## MATERIAL
-- begin --

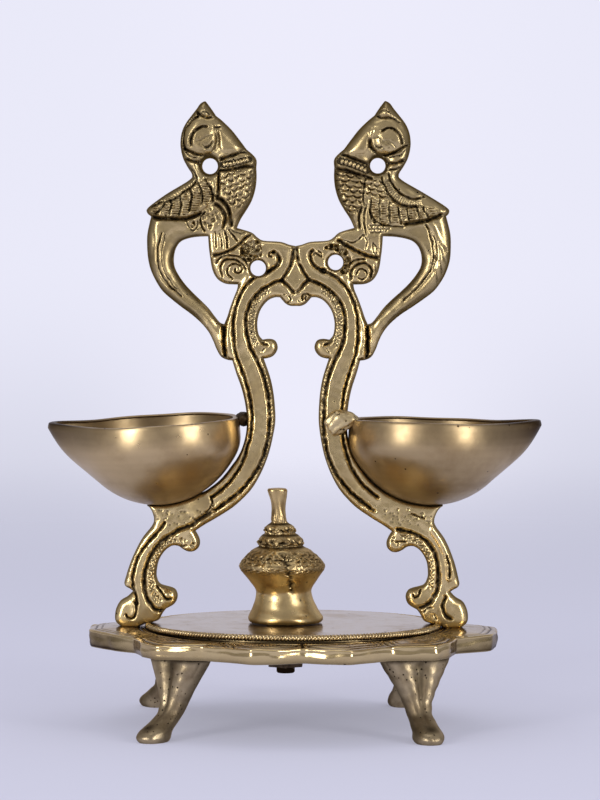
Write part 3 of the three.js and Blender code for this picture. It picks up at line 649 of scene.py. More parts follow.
# The outline of one half, out from the middle and up from the floor, in stretches between corners
outline_stretches = [
    [(0, 156.1), (2.2, 156.6), (5, 157.5), (10.5, 157.9), (12.6, 159), (14.5, 160.6), (19.4, 162.1)],
    [(19.4, 162.1), (18, 165.2), (16, 168.3), (14.3, 171.4), (13.2, 175), (12.8, 178.5), (12.9, 181.8)],
    [(12.9, 181.8), (12.8, 184.2), (13.9, 185.8), (16, 187.6)],
    [(16, 187.6), (18.3, 190.7), (20.9, 194), (24, 197), (25.9, 198.5)],
    [(25.9, 198.5), (27.5, 200.9), (29.3, 203.3)],
    [(29.3, 203.3), (30.7, 202.5), (31.9, 200.8)],
    [(31.9, 200.8), (33.5, 198.8), (35.6, 196), (36.9, 193), (37.3, 189.6), (37, 187)],
    [(37, 187), (36.3, 184.6), (34.9, 182), (33.6, 180), (33.4, 178.6)],
    [(33.4, 178.6), (35.4, 177), (42.2, 173), (48.4, 168.8), (49, 167.2), (47.8, 166)],
    [(47.8, 166), (48.4, 163.8), (49.2, 160), (49.3, 156), (49, 152), (48.1, 148.6), (46.6, 145.4),
     (44.2, 141.9), (41, 139.2), (37.5, 136.6), (33.9, 134.1), (30.7, 131.3), (28.4, 128.5),
     (26.9, 125.6), (25.8, 122.8), (24.4, 120.4), (22.4, 119.4), (20.7, 119.2)],
    [(20.7, 119.2), (19.5, 115), (17.8, 110), (16.7, 105), (16.2, 100), (16.4, 95), (17.5, 90.5),
     (19, 87.2), (20.8, 84.6), (22.7, 82), (24.8, 79.6), (27.5, 77.4), (30.3, 75.7), (33, 75.6)],
    [(33, 75.6), (48.6, 75.6)],
    [(48.6, 75.6), (48.6, 71.9)],
    [(48.6, 71.9), (47.2, 70.9), (46.2, 69.2), (45.6, 66.9), (46.3, 64.7), (49.6, 60.2), (52.6, 53.5),
     (54.4, 47.3), (54.6, 45.9), (54, 45), (52.8, 44.4), (51.6, 43.5)],
    [(51.6, 43.5), (53.5, 41.6), (55.8, 40.2), (57.1, 38), (57.6, 35.6), (57.3, 33.5), (55.4, 31.8)],
    [(55.4, 31.8), (50.4, 31.6)],
    [(50.4, 31.6), (48, 32.9), (45.5, 33.4), (43.5, 34.2), (42.4, 36.2), (41.2, 37.8)],
    [(41.2, 37.8), (38.6, 39.3), (37.6, 41.2), (37.7, 42.9), (38.9, 44.3), (42.8, 45.4), (44, 46.5)],
    [(44, 46.5), (44.6, 48.5), (44.5, 51), (44, 53.5), (42.8, 55.8), (41.2, 57.6), (39.3, 58.6),
     (37.3, 58.4), (35.7, 57.3), (34, 56.6), (32.3, 56.8), (31, 58), (30.7, 59.7), (31.3, 61.5),
     (32.4, 63.3)],
    [(32.4, 63.3), (29.2, 65.5), (25.5, 67.7), (20.5, 71), (17.2, 74), (14.5, 77.1), (12.3, 80.8),
     (10.5, 84.8), (9.1, 89), (8, 94), (7.3, 99), (7.4, 104), (7.9, 109), (8.9, 113.8), (10.9, 119.8)],
    [(10.9, 119.8), (9.7, 119.9), (7.9, 120.5), (6.6, 121.9), (6.2, 123.6), (7, 125.4), (8.8, 125.9),
     (11, 125.6)],
    [(11, 125.6), (12.3, 127.2), (12.8, 129.8), (12.7, 132.4), (11.9, 135.2), (10.5, 137.4),
     (8.8, 139), (6.8, 139.8), (5, 139.8)],
    [(5, 139.8), (4.1, 138.7), (3, 137.6), (1.6, 137), (0, 137)],
]
tail_loop_stretches = [
    [(28.3, 159.7), (32.4, 159.5), (35.7, 158.9), (38.2, 157.8), (39.9, 155.5), (40.6, 152.4),
     (40.3, 149.5), (38.9, 146.8), (36.8, 144), (34.2, 141.3), (31.5, 138.8), (28.8, 136.1),
     (26.6, 133.2), (24.9, 131.2), (23.3, 130.6)],
    [(23.3, 130.6), (22.2, 133.2), (21.2, 136.3), (20, 139.5), (18.9, 142.2), (18.6, 144)],
    [(18.6, 144), (20.3, 144), (22.7, 144.2), (24.9, 145.3), (26.4, 147.3), (27.2, 149.8),
     (27.6, 152.5), (28, 155.5), (28.3, 159.7)],
]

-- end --

## EXERCISE BRIEF
Write every line of the material above again, exactly.

## SOLUTION TO THE PROBLEM
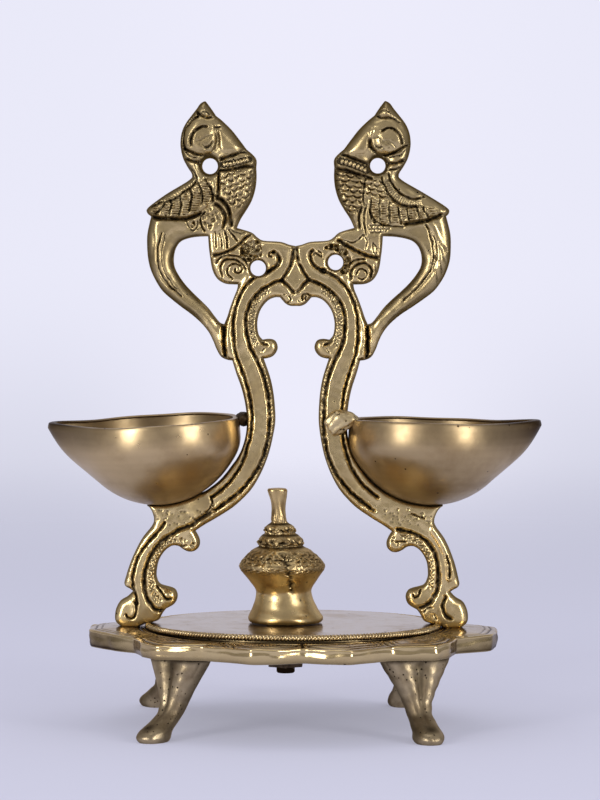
Write part 3 of the three.js and Blender code for this picture. It picks up at line 649 of scene.py. More parts follow.
# The outline of one half, out from the middle and up from the floor, in stretches between corners
outline_stretches = [
    [(0, 156.1), (2.2, 156.6), (5, 157.5), (10.5, 157.9), (12.6, 159), (14.5, 160.6), (19.4, 162.1)],
    [(19.4, 162.1), (18, 165.2), (16, 168.3), (14.3, 171.4), (13.2, 175), (12.8, 178.5), (12.9, 181.8)],
    [(12.9, 181.8), (12.8, 184.2), (13.9, 185.8), (16, 187.6)],
    [(16, 187.6), (18.3, 190.7), (20.9, 194), (24, 197), (25.9, 198.5)],
    [(25.9, 198.5), (27.5, 200.9), (29.3, 203.3)],
    [(29.3, 203.3), (30.7, 202.5), (31.9, 200.8)],
    [(31.9, 200.8), (33.5, 198.8), (35.6, 196), (36.9, 193), (37.3, 189.6), (37, 187)],
    [(37, 187), (36.3, 184.6), (34.9, 182), (33.6, 180), (33.4, 178.6)],
    [(33.4, 178.6), (35.4, 177), (42.2, 173), (48.4, 168.8), (49, 167.2), (47.8, 166)],
    [(47.8, 166), (48.4, 163.8), (49.2, 160), (49.3, 156), (49, 152), (48.1, 148.6), (46.6, 145.4),
     (44.2, 141.9), (41, 139.2), (37.5, 136.6), (33.9, 134.1), (30.7, 131.3), (28.4, 128.5),
     (26.9, 125.6), (25.8, 122.8), (24.4, 120.4), (22.4, 119.4), (20.7, 119.2)],
    [(20.7, 119.2), (19.5, 115), (17.8, 110), (16.7, 105), (16.2, 100), (16.4, 95), (17.5, 90.5),
     (19, 87.2), (20.8, 84.6), (22.7, 82), (24.8, 79.6), (27.5, 77.4), (30.3, 75.7), (33, 75.6)],
    [(33, 75.6), (48.6, 75.6)],
    [(48.6, 75.6), (48.6, 71.9)],
    [(48.6, 71.9), (47.2, 70.9), (46.2, 69.2), (45.6, 66.9), (46.3, 64.7), (49.6, 60.2), (52.6, 53.5),
     (54.4, 47.3), (54.6, 45.9), (54, 45), (52.8, 44.4), (51.6, 43.5)],
    [(51.6, 43.5), (53.5, 41.6), (55.8, 40.2), (57.1, 38), (57.6, 35.6), (57.3, 33.5), (55.4, 31.8)],
    [(55.4, 31.8), (50.4, 31.6)],
    [(50.4, 31.6), (48, 32.9), (45.5, 33.4), (43.5, 34.2), (42.4, 36.2), (41.2, 37.8)],
    [(41.2, 37.8), (38.6, 39.3), (37.6, 41.2), (37.7, 42.9), (38.9, 44.3), (42.8, 45.4), (44, 46.5)],
    [(44, 46.5), (44.6, 48.5), (44.5, 51), (44, 53.5), (42.8, 55.8), (41.2, 57.6), (39.3, 58.6),
     (37.3, 58.4), (35.7, 57.3), (34, 56.6), (32.3, 56.8), (31, 58), (30.7, 59.7), (31.3, 61.5),
     (32.4, 63.3)],
    [(32.4, 63.3), (29.2, 65.5), (25.5, 67.7), (20.5, 71), (17.2, 74), (14.5, 77.1), (12.3, 80.8),
     (10.5, 84.8), (9.1, 89), (8, 94), (7.3, 99), (7.4, 104), (7.9, 109), (8.9, 113.8), (10.9, 119.8)],
    [(10.9, 119.8), (9.7, 119.9), (7.9, 120.5), (6.6, 121.9), (6.2, 123.6), (7, 125.4), (8.8, 125.9),
     (11, 125.6)],
    [(11, 125.6), (12.3, 127.2), (12.8, 129.8), (12.7, 132.4), (11.9, 135.2), (10.5, 137.4),
     (8.8, 139), (6.8, 139.8), (5, 139.8)],
    [(5, 139.8), (4.1, 138.7), (3, 137.6), (1.6, 137), (0, 137)],
]
tail_loop_stretches = [
    [(28.3, 159.7), (32.4, 159.5), (35.7, 158.9), (38.2, 157.8), (39.9, 155.5), (40.6, 152.4),
     (40.3, 149.5), (38.9, 146.8), (36.8, 144), (34.2, 141.3), (31.5, 138.8), (28.8, 136.1),
     (26.6, 133.2), (24.9, 131.2), (23.3, 130.6)],
    [(23.3, 130.6), (22.2, 133.2), (21.2, 136.3), (20, 139.5), (18.9, 142.2), (18.6, 144)],
    [(18.6, 144), (20.3, 144), (22.7, 144.2), (24.9, 145.3), (26.4, 147.3), (27.2, 149.8),
     (27.6, 152.5), (28, 155.5), (28.3, 159.7)],
]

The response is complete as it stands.